Direction:
Return exactly the lines that run from the beginning through the line containing "import math", both included, and no others.

-------

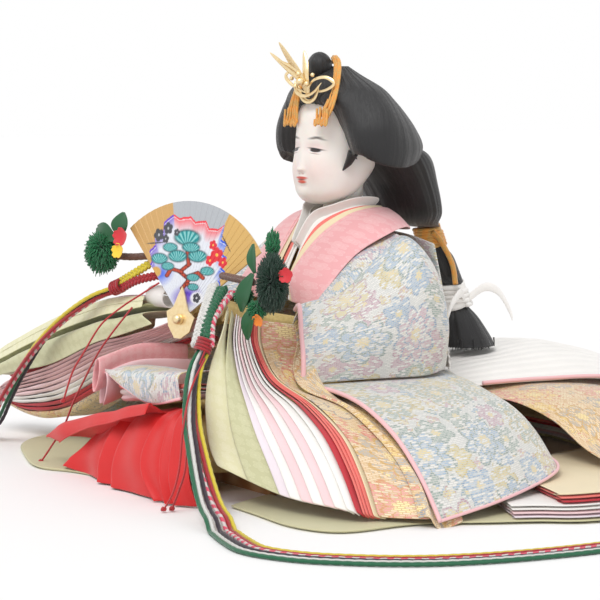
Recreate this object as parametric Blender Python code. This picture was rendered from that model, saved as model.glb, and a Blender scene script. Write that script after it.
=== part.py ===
"""Seated court doll in layered robes, holding an open painted fan.

Metres, +Z up.  The doll faces -Y and its left hand is on +X.  The origin is on the
floor, under the neck.
"""
import math

import bmesh
import bpy
from mathutils import Matrix, Vector

for old in list(bpy.data.objects):
    bpy.data.objects.remove(old, do_unlink=True)

# Driving dimensions

GAP = 0.0003                # clearance between touching pieces
CLOTH = 0.0009              # one lined layer of cloth
LAYER = CLOTH + GAP         # pitch of stacked layers
TUCK = 2.4 * LAYER            # depth of a layer's hidden edge under the one before it

SLEEVE_REACH = 0.150        # neck axis to the sleeve's corner on the floor
GARMENT_DEPTH = 0.100       # neck axis to the front of the knees' cloth
FOREARM_HEIGHT = 0.080      # floor to the top of the forearm

FACE_HEIGHT = 0.042         # chin to hairline
HEAD_WIDTH = 0.036
HEAD_DEPTH = 0.044
CHIN_SHARE = 1.52           # height of the chin in forearm heights
HAIR_WIDTH = 0.094
HAIR_DEPTH = 0.062
HAIR_RISE = 0.045           # lowest point of the wings to the crown

PEG_RADIUS = 0.0025
PEG_LENGTH = 0.034          # length of the peg inside the straw
PEG_GRIP = 0.008            # length of the peg inside the neck
PEG_CLEARANCE = 0.0001

BOARD_SIZE = (0.110, 0.090)
BOARD_THICKNESS = 0.008
BOARD_Y = -0.030

FAN_RADIUS = 0.053
FAN_OPENING = math.radians(95)
FAN_YAW = math.radians(18)
FAN_LEAN = math.radians(8)
FAN_ROLL = math.radians(5.5)
LEAF_THICKNESS = 0.0008
RIVET_RADIUS = 0.0012
PIVOT_SHARE = (0.0, -0.86, 0.90)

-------

Result of the task:
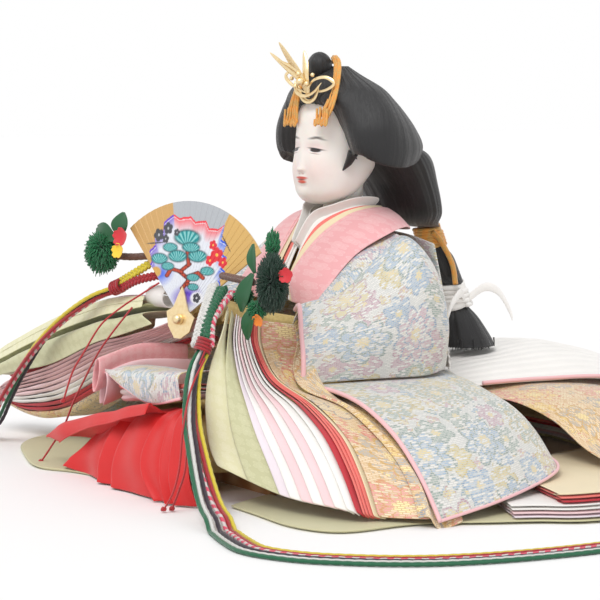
Recreate this object as parametric Blender Python code. This picture was rendered from that model, saved as model.glb, and a Blender scene script. Write that script after it.
=== part.py ===
"""Seated court doll in layered robes, holding an open painted fan.

Metres, +Z up.  The doll faces -Y and its left hand is on +X.  The origin is on the
floor, under the neck.
"""
import math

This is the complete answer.